The Government considers the safety of passenger transport services as the first priority in airspace administration and CASA should respond quickly to emerging changes in risk levels for passenger transport operations.

Whether or not that policy has changed, I strongly believe that that commitment to the safety of fare-paying passengers in this country needs to be demonstrated strongly through tighter laws regulating drones, which represent the quintessential emerging change in risk levels for air travel in Australia.

Mr Wheeler : Yes. I would say that is correct. I think it portrays a fact that this needs to be something that is beyond CASA's remit. CASA will always argue that their functions are set out in this act—the Civil Aviation Act—narrowly defined and that they are headed pre-eminently by safety. It is all well and good, but, as we have just discussed, this traverses more areas than safety and requires the thoughts of other people and some government direction, which is lacking at this time. That is also why I mention the Australia Airspace Policy Statement, which CASA has to be directed by. It is one of the means by which the government can say, 'This is what you need to do. This is our government policy objective. You need to assist us with fulfilling it.
     
Opportunity again missed by this government and this inept NFI miniscule to read CASA the riot act... Dodgy
MTF...P2 Cool
Reply

"Australia is the first country in the Asia-Pacific region to use IOSA as part of its safety oversight of airlines".
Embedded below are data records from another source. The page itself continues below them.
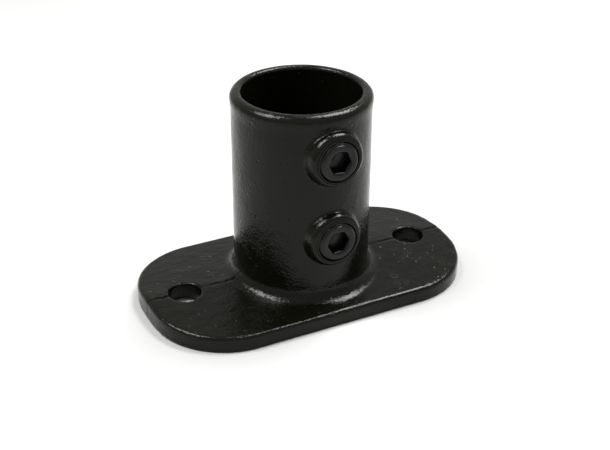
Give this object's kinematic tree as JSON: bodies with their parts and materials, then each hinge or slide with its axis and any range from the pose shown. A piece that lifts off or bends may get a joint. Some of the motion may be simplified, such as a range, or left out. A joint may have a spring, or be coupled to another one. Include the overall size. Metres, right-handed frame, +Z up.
{
  "type": "stanchion base",
  "caption": "Cast iron stanchion base: oval foot with two fixing holes and an upright round tube socket, closed on the tube by socket set screws in side bosses.",
  "frame": {"origin": "centre of the foot's underside, on the socket's axis", "axes": "+X along the foot's long side through both fixing holes, +Y across the foot and away from the set screws, +Z up the socket"},
  "size_m": [0.1442, 0.0796, 0.0911],
  "materials": {
    "coated_iron": "gloss",
    "blackened_steel": "satin"
  },
  "bodies": {
    "casting": {"base_casting": "coated_iron"},
    "lower_screw": {"lower_set_screw": "blackened_steel"},
    "upper_screw": {"upper_set_screw": "blackened_steel"}
  },
  "joints": [
    {"name": "lower_screw_travel", "type": "slide", "parent": "casting", "child": "lower_screw", "axis": [0, -1, 0], "range_m": [-0.003, 0.009]},
    {"name": "upper_screw_travel", "type": "slide", "parent": "casting", "child": "upper_screw", "axis": [0, -1, 0], "range_m": [-0.003, 0.009]}
  ]
}
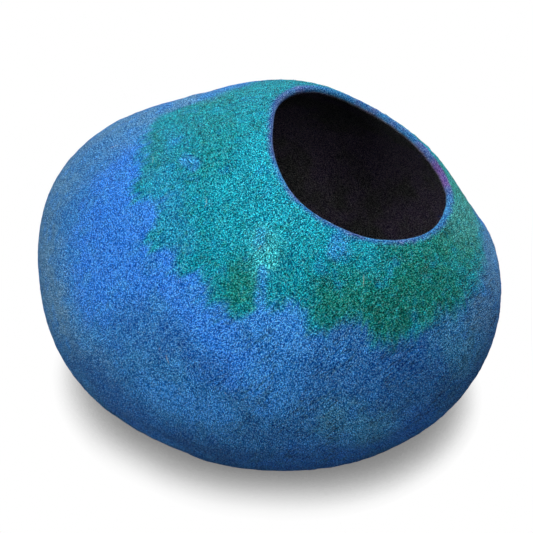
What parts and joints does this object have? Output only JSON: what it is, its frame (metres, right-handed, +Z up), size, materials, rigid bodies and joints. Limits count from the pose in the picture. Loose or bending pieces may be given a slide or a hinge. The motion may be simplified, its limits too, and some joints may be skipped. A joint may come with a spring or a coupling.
{
  "type": "felt cat cave",
  "caption": "Seamless wet-felted wool pet cave: a round hollow shell with a flat base and an oval opening at its upper front.",
  "frame": {"origin": "on the floor, under the middle of the shell's bounding box", "axes": "+Z up; -Y is the front, which the opening faces as it leans up; +X is the shell's right side as seen from the front"},
  "size_m": [0.4554, 0.5088, 0.3429],
  "materials": {
    "felt": "matte wet-felted wool, blue, marbled teal and green in a ragged ring around the opening, violet inside"
  },
  "bodies": {
    "root": {"felt_shell": "felt"}
  },
  "joints": []
}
P2, couldn't figure out why this tickled the old "passing strange" gene, other than why CAsA would promote another parasitic entity with a place at the trough along with all the others sucking the life blood out of the industry.

Been scratching the itch for a few days before the light bulb went "Bing" and an hypothesis began to form.

Given the flogging CAsA has received over their oversight and audits over the past few years, think Pell Air, Airtex, Lockhart and given the manic imperative to absolve themselves of any liability for anything.

Is this proposal the beginning of subtly devolving oversight to a third party?